Cobalt is an essential input in a range of emerging technologies, notably lithium-ion batteries, and over 70% of the global cobalt supply is sourced from the Democratic Republic of Congo (DRC). Yet despite its near-monopoly position, the ability of the DRC to influence global prices is negligible due in large part to the multitude of small-scale operators, many of which mine, process, and sell their product outside of the purview of government regulation.
This is something that Kinshasa is now actively trying to change, and if successful, the DRC could one day enjoy the same kind of price-fixing powers that OPEC wields with oil prices.
Background
In terms of cobalt extraction, there are actually two mining sectors within the Democratic Republic of Congo: formal and informal. The formal sector is dominated by mining giants like Glencore and China Molybdenum. The informal, or ‘artisanal’ sector involves millions of individual miners and small-scale operations, which altogether account for the not-insubstantial proportion of between 15-30% of the DRC’s overall cobalt output. Put another way, the DRC’s artisanal sector alone is larger than the second- and third- largest global cobalt producers, Russia and Australia, combined.

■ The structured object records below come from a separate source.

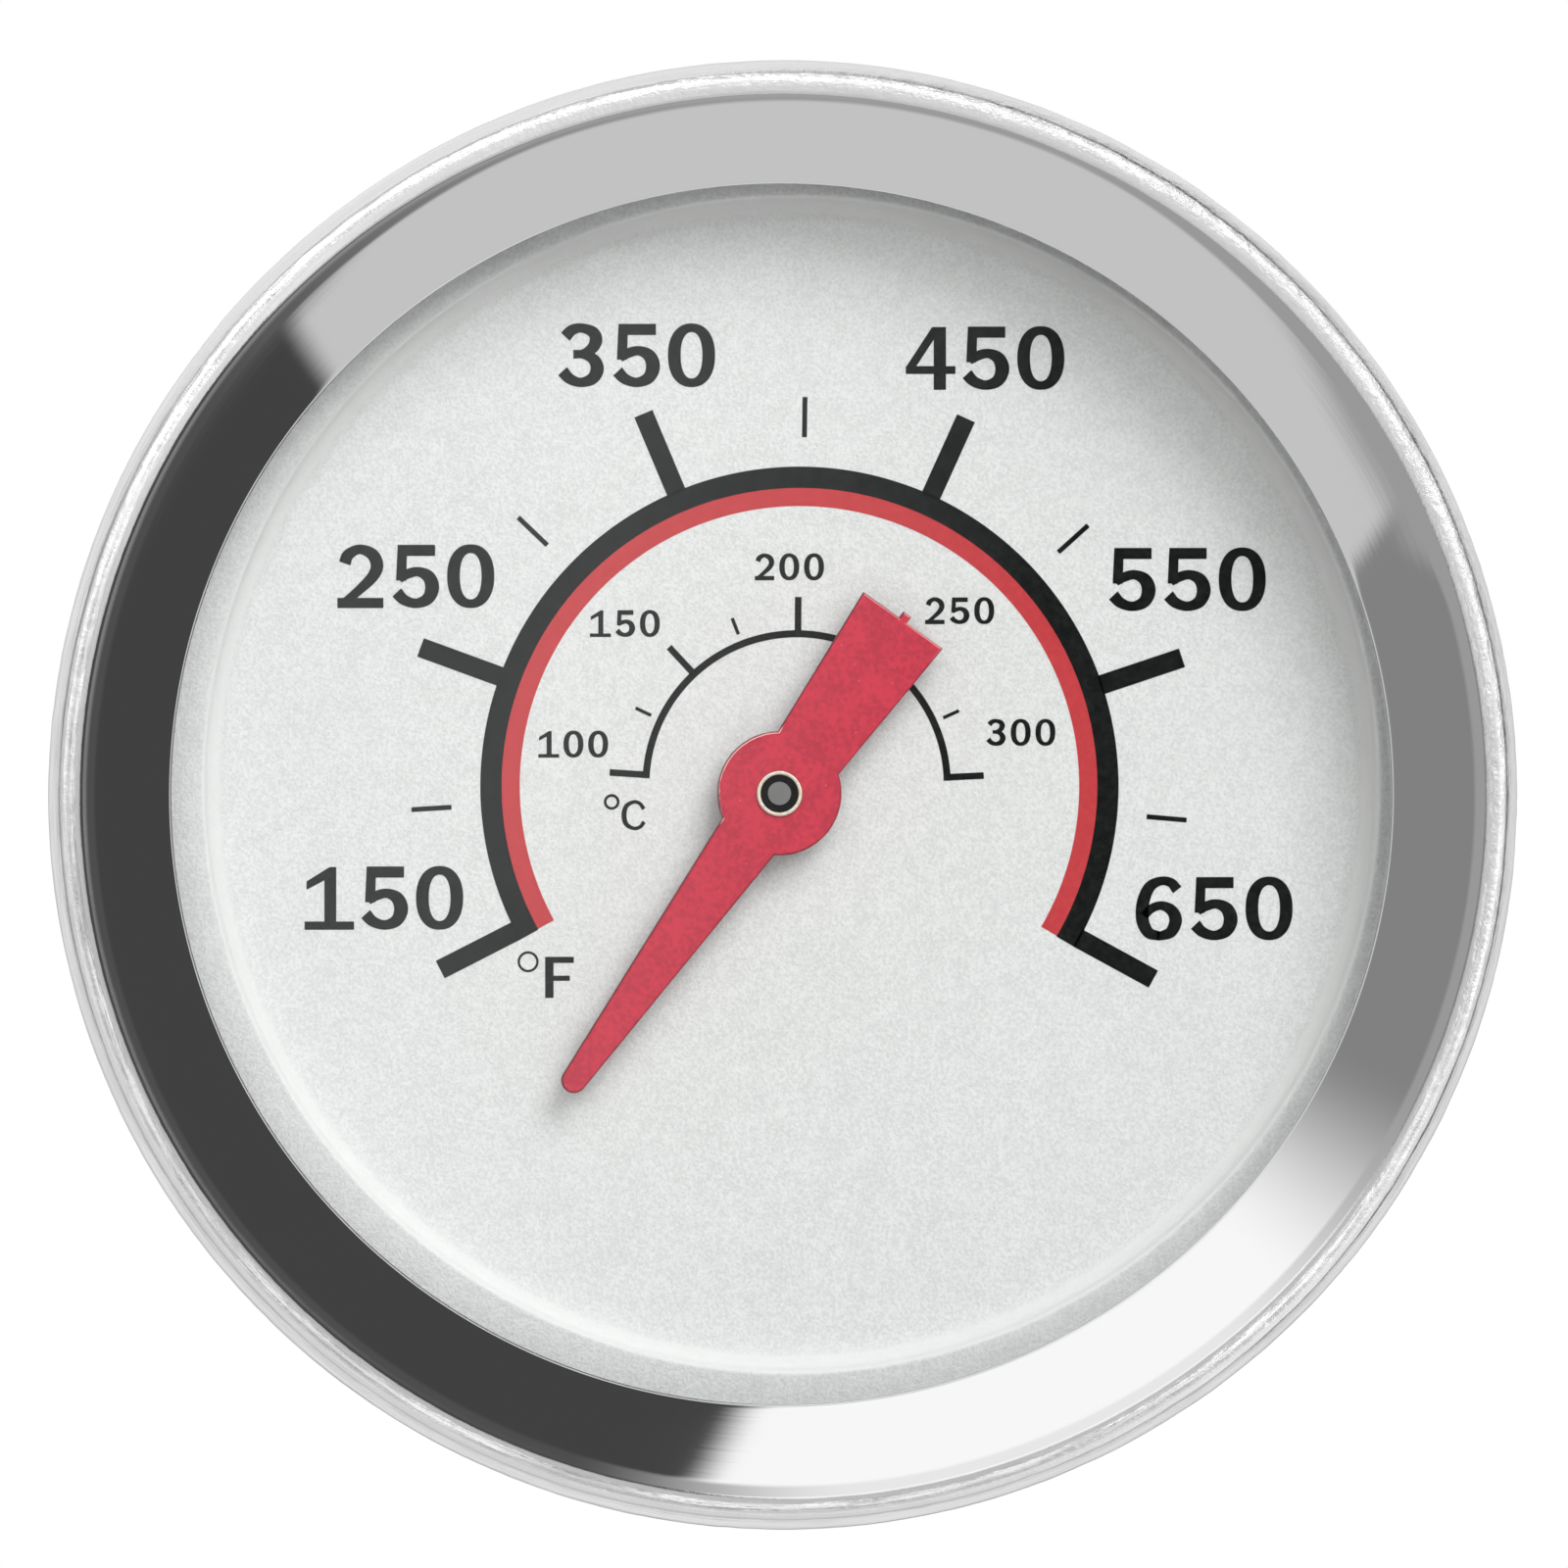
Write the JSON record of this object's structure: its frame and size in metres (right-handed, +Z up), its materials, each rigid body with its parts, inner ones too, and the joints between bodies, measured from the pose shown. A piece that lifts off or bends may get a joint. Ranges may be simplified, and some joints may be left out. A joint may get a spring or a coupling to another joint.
{
  "type": "oven door thermometer",
  "caption": "Round back-entry bimetal dial thermometer: polished bezel, silver dial, red pointer, threaded stud and probe tube with a wing nut for an oven door.",
  "frame": {"origin": "on the instrument's axis, in the plane of the door seal's rear face, where the thermometer rests on the outside of the oven door", "axes": "+Y along the stem into the oven, so the dial looks along -Y; +Z up, towards the top of the scale; +X to the reader's right"},
  "size_m": [0.06, 0.0746, 0.06],
  "materials": {
    "polished_stainless": "mirror-polished stainless steel with fine turning marks",
    "window_glass": "clear flat glass",
    "silicone_black": "matt silicone rubber",
    "silicone_red": "matt heat-proof silicone rubber",
    "dial_silver_paint": "fine-grained silver paint on aluminium sheet",
    "dial_ink_black": "matt black screen print",
    "dial_ink_red": "red screen print",
    "satin_stainless": "satin drawn stainless steel",
    "stud_steel": "turned and threaded stainless steel",
    "zinc_steel": "bright zinc plate",
    "shaft_steel": "drawn steel rod",
    "bimetal_strip": "rolled bimetal strip, faintly straw coloured by heat",
    "brass_turned": "turned brass",
    "pointer_red": "semi-gloss red moulded plastic"
  },
  "bodies": {
    "case": {"bezel_ring": "polished_stainless", "glass_lens": "window_glass", "lens_gasket": "silicone_black", "dial_plate": "dial_silver_paint", "case_cup": "satin_stainless", "mounting_stud": "stud_steel", "door_seal": "silicone_red", "stud_lock_washer": "zinc_steel", "stud_lock_nut": "zinc_steel", "probe_tube": "satin_stainless", "probe_tip": "satin_stainless", "bimetal_coil": "bimetal_strip", "front_bearing": "brass_turned", "rear_bearing": "brass_turned"},
    "pointer_unit": {"pointer": "pointer_red", "pointer_eyelet": "brass_turned", "pointer_shaft": "shaft_steel", "coil_collar": "brass_turned"},
    "washers": {"flat_washer": "zinc_steel", "spring_washer": "zinc_steel"},
    "nut": {"wing_nut": "zinc_steel"}
  },
  "joints": [
    {"name": "pointer_turn", "type": "hinge", "parent": "case", "child": "pointer_unit", "pos_m": [0, 0, 0], "axis": [0, 1, 0], "range_deg": [-28, 287], "deforming": ["bimetal_coil"]},
    {"name": "washer_travel", "type": "slide", "parent": "case", "child": "washers", "axis": [0, 1, 0], "range_m": [-0.004, 0.006]},
    {"name": "wing_nut_spin", "type": "hinge", "parent": "washers", "child": "nut", "pos_m": [0, 0, 0], "axis": [0, 1, 0], "range_deg": [-960, 1440]}
  ],
  "couplings": [
    {"joint": "washer_travel", "follows": "wing_nut_spin", "m_per_rad": 0.00023873}
  ]
}
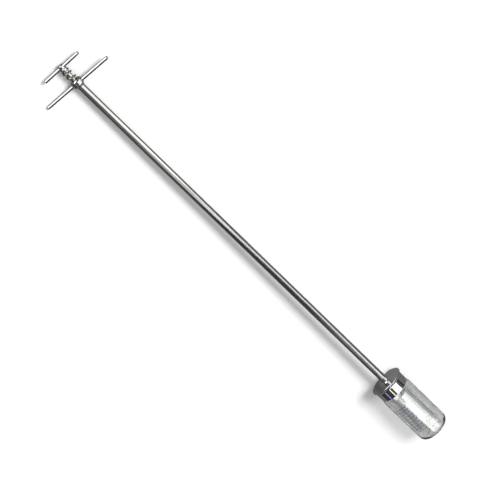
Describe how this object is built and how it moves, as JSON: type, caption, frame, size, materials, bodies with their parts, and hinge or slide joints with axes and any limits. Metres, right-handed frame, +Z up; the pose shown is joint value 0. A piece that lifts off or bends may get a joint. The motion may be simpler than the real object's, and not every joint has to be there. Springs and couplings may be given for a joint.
{
  "type": "bottle sampler",
  "caption": "Long steel dip rod with a spring-return push T bar and a fixed T grip, which opens a disc valve in the screw cap of a clear glass sample bottle.",
  "frame": {"origin": "centre of the bounding box at the surface that the sampler lies on", "axes": "+X along the rod from the handle to the bottle, level; +Y across it, along the level push bar; +Z up from the surface. The rod's own axis leans up 1.5 degrees towards the bottle"},
  "size_m": [1.0564, 0.1592, 0.0716],
  "materials": {
    "tube_steel": "drawn stainless steel tube, finely brushed along its length",
    "handle_steel": "bright drawn stainless steel bar",
    "cap_steel": "mirror-polished stainless steel",
    "spring_steel": "drawn stainless spring wire",
    "fastener_steel": "plain stainless steel",
    "ptfe": "white PTFE",
    "silicone": "grey-white silicone rubber",
    "glass": "clear borosilicate glass"
  },
  "bodies": {
    "frame": {"outer_tube": "tube_steel", "grip_collar": "tube_steel", "grip_arm_left": "handle_steel", "grip_arm_right": "handle_steel", "collar_screw": "fastener_steel", "return_spring": "spring_steel", "upper_bush": "ptfe", "rod_wiper": "silicone", "middle_guide": "ptfe", "lower_bush": "ptfe", "cap_plate": "cap_steel", "cap_ring": "cap_steel"},
    "sleeve": {"spring_sleeve": "handle_steel"},
    "plunger": {"push_bar": "handle_steel", "push_hub": "handle_steel", "hub_pin": "fastener_steel", "push_rod": "tube_steel", "valve_seal": "silicone", "valve_plate": "fastener_steel", "valve_washer": "fastener_steel", "valve_nut": "fastener_steel"},
    "gasket": {"bottle_gasket": "silicone"},
    "bottle": {"bottle": "glass"}
  },
  "joints": [
    {"name": "plunger_press", "type": "slide", "parent": "frame", "child": "sleeve", "axis": [0.9997, 0, 0.0261], "range_m": [0, 0.01], "stiffness_N_per_m": 1500, "springref_m": -0.006, "deforming": ["return_spring"]},
    {"name": "plunger_turn", "type": "hinge", "parent": "sleeve", "child": "plunger", "pos_m": [-0.52216, 0, 0.01115], "axis": [0.9997, 0, 0.0261], "continuous": true},
    {"name": "bottle_travel", "type": "slide", "parent": "frame", "child": "gasket", "axis": [0.9997, 0, 0.0261], "range_m": [0, 0.008]},
    {"name": "bottle_turn", "type": "hinge", "parent": "gasket", "child": "bottle", "pos_m": [0.38153, 0, 0.03476], "axis": [0.9997, 0, 0.0261], "range_deg": [0, 720]}
  ],
  "couplings": [
    {"joint": "bottle_travel", "follows": "bottle_turn", "m_per_rad": 0.0006366}
  ]
}
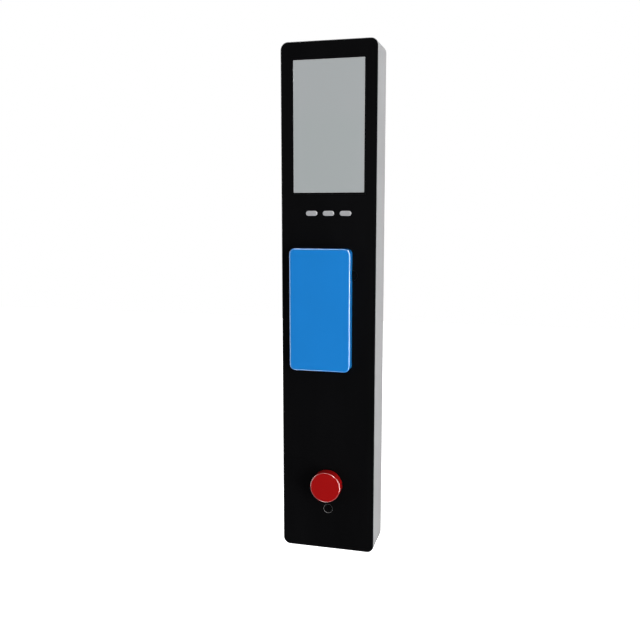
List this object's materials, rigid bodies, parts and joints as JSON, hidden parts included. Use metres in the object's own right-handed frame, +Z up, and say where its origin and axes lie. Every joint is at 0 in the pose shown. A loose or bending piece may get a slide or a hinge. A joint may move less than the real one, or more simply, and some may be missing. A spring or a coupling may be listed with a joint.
{
  "type": "ticket vending machine",
  "caption": "Slim wall-hung ticket machine: rear housing, side-hinged front with screen, soft keys, card reader and push button, and a ticket printer inside.",
  "frame": {"origin": "centre of the rear mounting face, on the wall", "axes": "+Z up along the body, -Y out of the front panel, +X to the viewer's right"},
  "size_m": [0.17, 0.0962, 0.898],
  "materials": {
    "housing_metal": "satin",
    "black_panel": "satin",
    "screen_glass": "gloss",
    "key_metal": "satin",
    "blue_plastic": "gloss",
    "red_plastic": "gloss",
    "dark_plastic": "matte",
    "grey_plastic": "matte",
    "light_plastic": "matte",
    "plated_steel": "brushed",
    "polished_steel": "polished",
    "brass": "satin",
    "rubber": "matte",
    "circuit_board": "satin",
    "paper": "matte",
    "card_core": "matte",
    "cable_sheath": "satin"
  },
  "bodies": {
    "cabinet": {"housing_shell": "housing_metal", "back_plate": "plated_steel", "hinge_lugs": "plated_steel", "hinge_screws": "plated_steel", "door_seal": "rubber", "power_supply": "plated_steel", "terminal_block": "grey_plastic", "earth_stud": "brass", "cable_grommet": "rubber", "modem": "grey_plastic", "power_loom": "cable_sheath", "roll_bracket": "plated_steel", "roll_spindle": "light_plastic", "printer_chassis": "plated_steel", "printer_screws": "plated_steel", "print_head": "dark_plastic", "head_spring": "polished_steel", "printer_motor": "plated_steel", "cutter_body": "grey_plastic", "chute_channel": "plated_steel", "chute_cover": "plated_steel", "outlet_bezel": "dark_plastic", "latch_keeper": "plated_steel", "catch_magnet": "dark_plastic"},
    "door": {"door_frame": "housing_metal", "hinge_pins": "polished_steel", "front_panel": "black_panel", "panel_studs": "plated_steel", "display_glass": "screen_glass", "lcd_module": "plated_steel", "display_bracket": "plated_steel", "bracket_nuts": "brass", "controller_board": "circuit_board", "key_board": "circuit_board", "reader_base": "dark_plastic", "reader_cover": "blue_plastic", "reader_board": "circuit_board", "reader_screws": "plated_steel", "sensor_barrel": "grey_plastic", "sensor_lens": "dark_plastic", "sensor_nut": "plated_steel", "button_body": "dark_plastic", "button_nut": "plated_steel", "button_contacts": "light_plastic", "button_spring": "polished_steel", "lock_barrel": "grey_plastic", "lock_nut": "plated_steel", "catch_plate": "plated_steel"},
    "left_key": {"key_left": "key_metal"},
    "middle_key": {"key_middle": "key_metal"},
    "right_key": {"key_right": "key_metal"},
    "red_button": {"button_cap": "red_plastic"},
    "lock_rotor": {"lock_plug": "dark_plastic", "lock_cam": "plated_steel"},
    "roll": {"paper_roll": "paper", "roll_core": "card_core"},
    "platen": {"platen_roller": "rubber", "platen_gear": "light_plastic"},
    "motor_rotor": {"motor_pinion": "brass"},
    "blade": {"cutter_blade": "polished_steel"}
  },
  "joints": [
    {"name": "door_swing", "type": "hinge", "parent": "cabinet", "child": "door", "pos_m": [-0.077, -0.063, 0], "axis": [0, 0, -1], "range_deg": [0, 90]},
    {"name": "left_key_press", "type": "slide", "parent": "door", "child": "left_key", "axis": [0, 1, 0], "range_m": [0, 0.001], "stiffness_N_per_m": 400, "springref_m": -0.0005},
    {"name": "middle_key_press", "type": "slide", "parent": "door", "child": "middle_key", "axis": [0, 1, 0], "range_m": [0, 0.001], "stiffness_N_per_m": 400, "springref_m": -0.0005},
    {"name": "right_key_press", "type": "slide", "parent": "door", "child": "right_key", "axis": [0, 1, 0], "range_m": [0, 0.001], "stiffness_N_per_m": 400, "springref_m": -0.0005},
    {"name": "button_press", "type": "slide", "parent": "door", "child": "red_button", "axis": [0, 1, 0], "range_m": [0, 0.0035], "stiffness_N_per_m": 1200, "springref_m": -0.002, "deforming": ["button_spring"]},
    {"name": "lock_turn", "type": "hinge", "parent": "door", "child": "lock_rotor", "pos_m": [0, -0.06, -0.3735], "axis": [0, -1, 0], "range_deg": [0, 90]},
    {"name": "roll_spin", "type": "hinge", "parent": "cabinet", "child": "roll", "pos_m": [0, -0.0282, -0.156], "axis": [1, 0, 0], "continuous": true},
    {"name": "platen_spin", "type": "hinge", "parent": "cabinet", "child": "platen", "pos_m": [0, -0.0224, -0.23], "axis": [1, 0, 0], "continuous": true},
    {"name": "pinion_spin", "type": "hinge", "parent": "cabinet", "child": "motor_rotor", "pos_m": [0, -0.03371, -0.21869], "axis": [1, 0, 0], "continuous": true},
    {"name": "cutter_slide", "type": "slide", "parent": "cabinet", "child": "blade", "axis": [0, 1, 0], "range_m": [0, 0.0054]}
  ],
  "couplings": [
    {"joint": "pinion_spin", "follows": "platen_spin", "ratio": -2.3333}
  ]
}
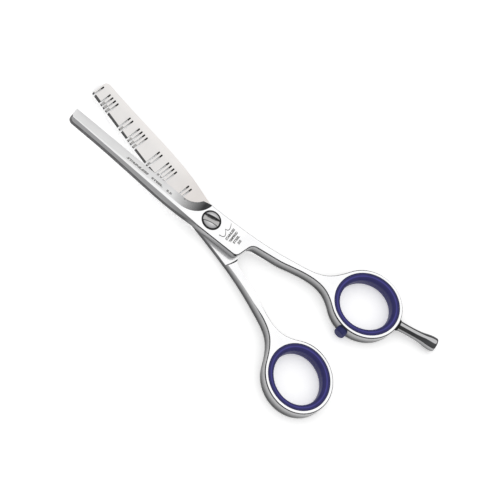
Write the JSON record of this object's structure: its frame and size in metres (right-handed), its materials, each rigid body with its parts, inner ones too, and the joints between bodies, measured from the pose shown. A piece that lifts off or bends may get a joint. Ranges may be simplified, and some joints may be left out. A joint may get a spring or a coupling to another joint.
{
  "type": "thinning shears",
  "caption": "Thinning shears with a plain blade over a toothed blade, coin-slot pivot screw, two lined finger loops, a bumper and a screwed-in finger rest.",
  "frame": {"origin": "on the pivot axis, in the plane that the shears lie on", "axes": "+X from the pivot towards the finger loops along the line that halves the opening, +Z out of the slotted end of the pivot screw"},
  "size_m": [0.152, 0.068, 0.0065],
  "materials": {
    "polished_steel": "mirror polished",
    "satin_steel": "fine satin",
    "screw_steel": "polished, turned",
    "bearing_plastic": "plain",
    "violet_plastic": "satin moulded",
    "bumper_plastic": "satin moulded",
    "black_rubber": "matt"
  },
  "bodies": {
    "thinning_half": {"thinning_blade": "satin_steel", "thumb_liner": "violet_plastic"},
    "cutting_half": {"cutting_blade": "polished_steel", "pivot_bush": "bearing_plastic", "glide_washer": "bearing_plastic", "finger_liner": "violet_plastic", "bumper": "bumper_plastic", "rest_gasket": "black_rubber", "finger_rest": "polished_steel"},
    "tension_screw": {"pivot_screw": "screw_steel"}
  },
  "joints": [
    {"name": "blade_pivot", "type": "hinge", "parent": "thinning_half", "child": "cutting_half", "pos_m": [0, 0, 0.00275], "axis": [0, 0, 1], "range_deg": [-10.9, 70]},
    {"name": "tension_turn", "type": "hinge", "parent": "thinning_half", "child": "tension_screw", "pos_m": [0, 0, 0.00275], "axis": [0, 0, 1], "range_deg": [-45, 45]}
  ]
}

The artisanal sector poses some unique challenges for DRC policymakers. Its vast size and lack of formalized regulations make it impossible to enforce a unified selling price across thousands of individual sellers, the vast majority of whom sell their product to Chinese traders under what one OECD adviser dubbed ‘wild west’ market conditions. There are also human rights and labor questions surrounding the sector. It’s not uncommon for children to be found working in artisanal cobalt mines, and workers run the risk of developing serious health issues stemming from metal dust exposure, insufficient sanitary facilities, and workplace accidents.
The DRC government wants to tame this ‘wild west’ of an artisanal cobalt sector. In 2019, it established the Entreprise Générale du Cobalt (EGC), a state-owned company that will act as a middleman between artisanal miners and foreign buyers. The EGC will buy up, process, and sell cobalt from artisanal miners. In doing so, Kinshasa hopes to kill two birds with one stone: protect vulnerable workers operating in the artisanal sector and establish price control over a strategic commodity to increase state revenues.